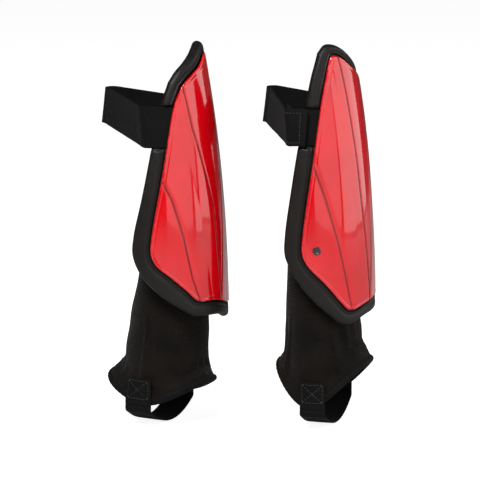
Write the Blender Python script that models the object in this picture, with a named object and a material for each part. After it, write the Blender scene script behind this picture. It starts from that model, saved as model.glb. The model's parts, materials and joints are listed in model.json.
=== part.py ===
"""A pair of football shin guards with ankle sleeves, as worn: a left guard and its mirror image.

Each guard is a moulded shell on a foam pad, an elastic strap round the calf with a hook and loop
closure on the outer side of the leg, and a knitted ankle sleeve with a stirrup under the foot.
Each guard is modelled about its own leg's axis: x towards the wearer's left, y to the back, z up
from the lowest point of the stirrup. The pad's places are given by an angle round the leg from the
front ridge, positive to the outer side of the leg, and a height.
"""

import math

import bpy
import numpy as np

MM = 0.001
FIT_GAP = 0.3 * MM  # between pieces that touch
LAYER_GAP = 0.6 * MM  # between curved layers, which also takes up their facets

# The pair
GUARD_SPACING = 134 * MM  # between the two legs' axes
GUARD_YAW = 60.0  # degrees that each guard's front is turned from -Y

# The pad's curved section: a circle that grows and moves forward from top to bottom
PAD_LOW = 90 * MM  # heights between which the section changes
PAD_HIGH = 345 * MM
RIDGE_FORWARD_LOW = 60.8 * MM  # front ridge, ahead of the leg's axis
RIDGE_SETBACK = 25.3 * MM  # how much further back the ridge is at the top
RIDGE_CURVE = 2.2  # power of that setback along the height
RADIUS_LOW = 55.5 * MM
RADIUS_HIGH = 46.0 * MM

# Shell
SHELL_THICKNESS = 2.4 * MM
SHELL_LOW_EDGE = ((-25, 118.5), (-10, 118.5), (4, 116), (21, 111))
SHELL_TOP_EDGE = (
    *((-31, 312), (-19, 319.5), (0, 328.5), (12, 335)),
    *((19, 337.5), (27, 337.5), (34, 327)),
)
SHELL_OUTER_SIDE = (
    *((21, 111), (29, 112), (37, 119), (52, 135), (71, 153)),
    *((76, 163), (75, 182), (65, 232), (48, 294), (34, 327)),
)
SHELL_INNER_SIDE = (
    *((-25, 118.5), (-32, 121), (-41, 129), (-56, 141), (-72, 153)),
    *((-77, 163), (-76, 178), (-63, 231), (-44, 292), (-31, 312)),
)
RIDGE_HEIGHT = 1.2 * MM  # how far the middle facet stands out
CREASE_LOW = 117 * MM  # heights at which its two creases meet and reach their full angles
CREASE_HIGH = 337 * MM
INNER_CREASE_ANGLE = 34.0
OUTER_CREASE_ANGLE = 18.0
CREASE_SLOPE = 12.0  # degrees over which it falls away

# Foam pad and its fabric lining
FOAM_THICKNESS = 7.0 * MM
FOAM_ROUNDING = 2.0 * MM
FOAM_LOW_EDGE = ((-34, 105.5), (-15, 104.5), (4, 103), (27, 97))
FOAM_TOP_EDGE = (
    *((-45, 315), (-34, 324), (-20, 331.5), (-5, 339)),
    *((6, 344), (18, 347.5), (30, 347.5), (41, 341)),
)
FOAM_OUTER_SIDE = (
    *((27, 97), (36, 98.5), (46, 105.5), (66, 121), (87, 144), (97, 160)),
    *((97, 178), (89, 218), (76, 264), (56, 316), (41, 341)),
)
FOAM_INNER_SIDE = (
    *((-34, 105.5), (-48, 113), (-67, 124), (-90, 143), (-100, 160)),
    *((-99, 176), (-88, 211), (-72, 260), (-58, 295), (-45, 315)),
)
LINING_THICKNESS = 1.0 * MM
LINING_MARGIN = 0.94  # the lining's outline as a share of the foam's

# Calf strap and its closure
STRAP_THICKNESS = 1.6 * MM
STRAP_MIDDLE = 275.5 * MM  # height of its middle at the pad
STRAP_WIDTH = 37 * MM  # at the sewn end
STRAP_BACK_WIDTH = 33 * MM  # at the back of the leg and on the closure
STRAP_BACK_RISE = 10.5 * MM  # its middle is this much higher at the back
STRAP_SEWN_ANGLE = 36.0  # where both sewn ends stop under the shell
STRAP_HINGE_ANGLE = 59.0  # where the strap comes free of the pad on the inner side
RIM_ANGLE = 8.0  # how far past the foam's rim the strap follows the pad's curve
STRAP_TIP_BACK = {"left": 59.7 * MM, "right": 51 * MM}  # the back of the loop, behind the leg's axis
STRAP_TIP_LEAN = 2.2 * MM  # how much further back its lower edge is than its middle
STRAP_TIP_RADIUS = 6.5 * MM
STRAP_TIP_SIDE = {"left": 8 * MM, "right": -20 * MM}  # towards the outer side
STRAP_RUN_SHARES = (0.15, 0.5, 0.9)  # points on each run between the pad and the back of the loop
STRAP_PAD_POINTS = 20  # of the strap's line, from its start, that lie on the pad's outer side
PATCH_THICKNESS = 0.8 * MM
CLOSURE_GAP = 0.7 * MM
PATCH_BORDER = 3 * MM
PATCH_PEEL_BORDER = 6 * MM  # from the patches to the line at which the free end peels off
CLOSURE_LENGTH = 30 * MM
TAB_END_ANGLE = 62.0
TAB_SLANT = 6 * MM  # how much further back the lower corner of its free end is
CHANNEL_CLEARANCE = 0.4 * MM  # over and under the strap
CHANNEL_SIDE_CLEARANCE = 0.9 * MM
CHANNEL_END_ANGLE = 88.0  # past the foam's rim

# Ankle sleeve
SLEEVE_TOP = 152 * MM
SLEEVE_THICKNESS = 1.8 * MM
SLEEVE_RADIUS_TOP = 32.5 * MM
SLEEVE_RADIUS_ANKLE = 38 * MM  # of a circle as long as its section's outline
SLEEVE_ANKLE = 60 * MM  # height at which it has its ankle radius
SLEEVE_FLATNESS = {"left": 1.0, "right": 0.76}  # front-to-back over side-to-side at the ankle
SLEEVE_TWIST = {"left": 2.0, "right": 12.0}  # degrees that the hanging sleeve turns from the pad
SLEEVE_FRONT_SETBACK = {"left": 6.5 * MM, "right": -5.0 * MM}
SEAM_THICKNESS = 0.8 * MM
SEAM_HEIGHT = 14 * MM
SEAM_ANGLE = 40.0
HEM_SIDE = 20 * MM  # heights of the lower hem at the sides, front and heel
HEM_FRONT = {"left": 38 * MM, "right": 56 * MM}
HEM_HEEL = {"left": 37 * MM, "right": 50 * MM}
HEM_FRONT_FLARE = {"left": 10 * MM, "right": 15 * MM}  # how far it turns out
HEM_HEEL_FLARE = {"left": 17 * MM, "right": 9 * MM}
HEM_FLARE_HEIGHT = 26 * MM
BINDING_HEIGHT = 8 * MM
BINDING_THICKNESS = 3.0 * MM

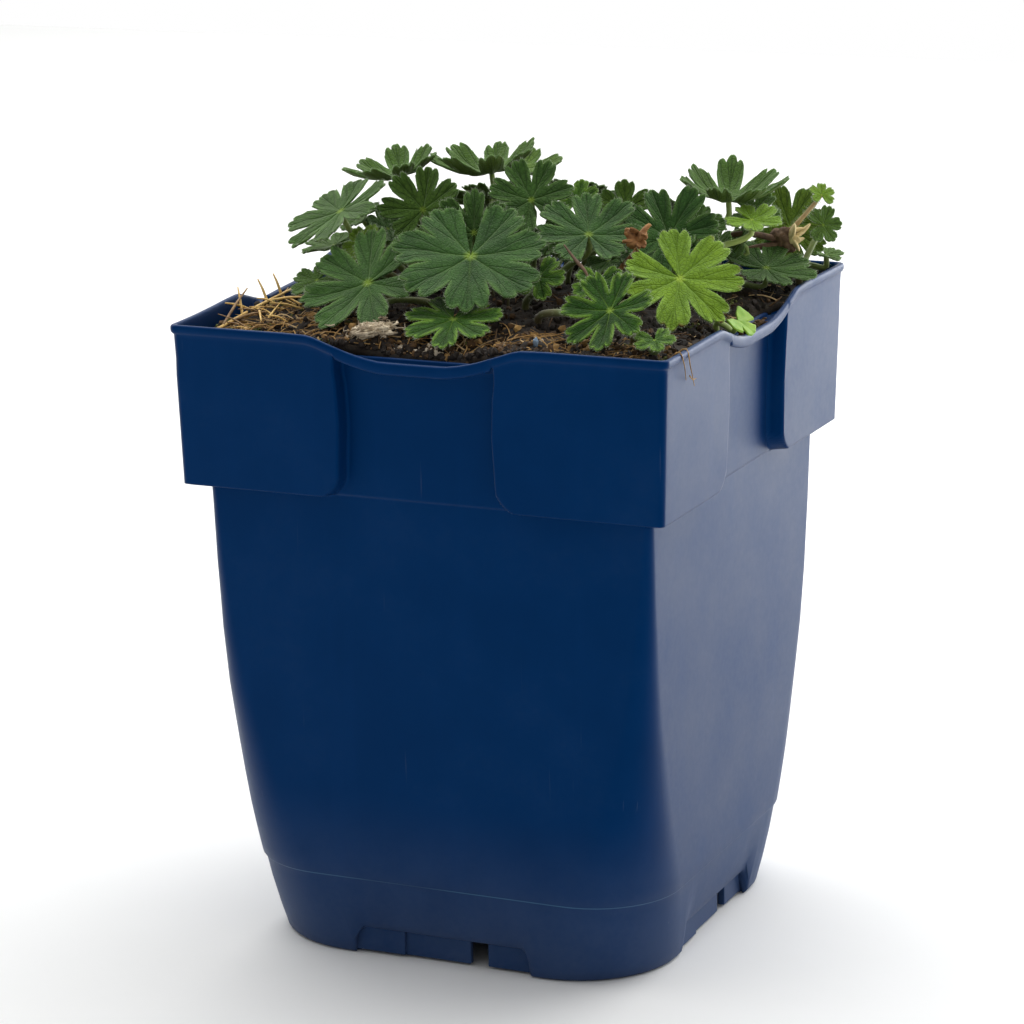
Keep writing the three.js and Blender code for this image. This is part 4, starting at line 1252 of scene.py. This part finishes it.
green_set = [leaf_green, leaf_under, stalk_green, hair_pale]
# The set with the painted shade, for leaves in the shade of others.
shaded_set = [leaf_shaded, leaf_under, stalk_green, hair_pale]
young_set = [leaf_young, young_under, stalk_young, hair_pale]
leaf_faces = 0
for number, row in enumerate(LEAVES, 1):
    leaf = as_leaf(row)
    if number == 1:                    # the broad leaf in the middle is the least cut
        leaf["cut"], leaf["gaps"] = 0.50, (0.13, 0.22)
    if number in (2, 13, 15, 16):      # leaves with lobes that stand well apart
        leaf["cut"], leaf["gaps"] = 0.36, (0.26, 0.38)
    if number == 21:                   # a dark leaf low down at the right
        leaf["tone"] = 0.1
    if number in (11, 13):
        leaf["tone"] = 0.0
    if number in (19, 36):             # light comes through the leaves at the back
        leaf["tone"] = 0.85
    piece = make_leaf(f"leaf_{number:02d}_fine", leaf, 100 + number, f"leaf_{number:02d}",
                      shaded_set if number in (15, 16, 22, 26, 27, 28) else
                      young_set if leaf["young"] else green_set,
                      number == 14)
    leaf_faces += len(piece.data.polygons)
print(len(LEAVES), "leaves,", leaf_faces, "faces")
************
(WRITTEN INSTRUCTION):
Reply with only the number of lines in the entries that contain the word "Blender".

(TASK RESULT):
2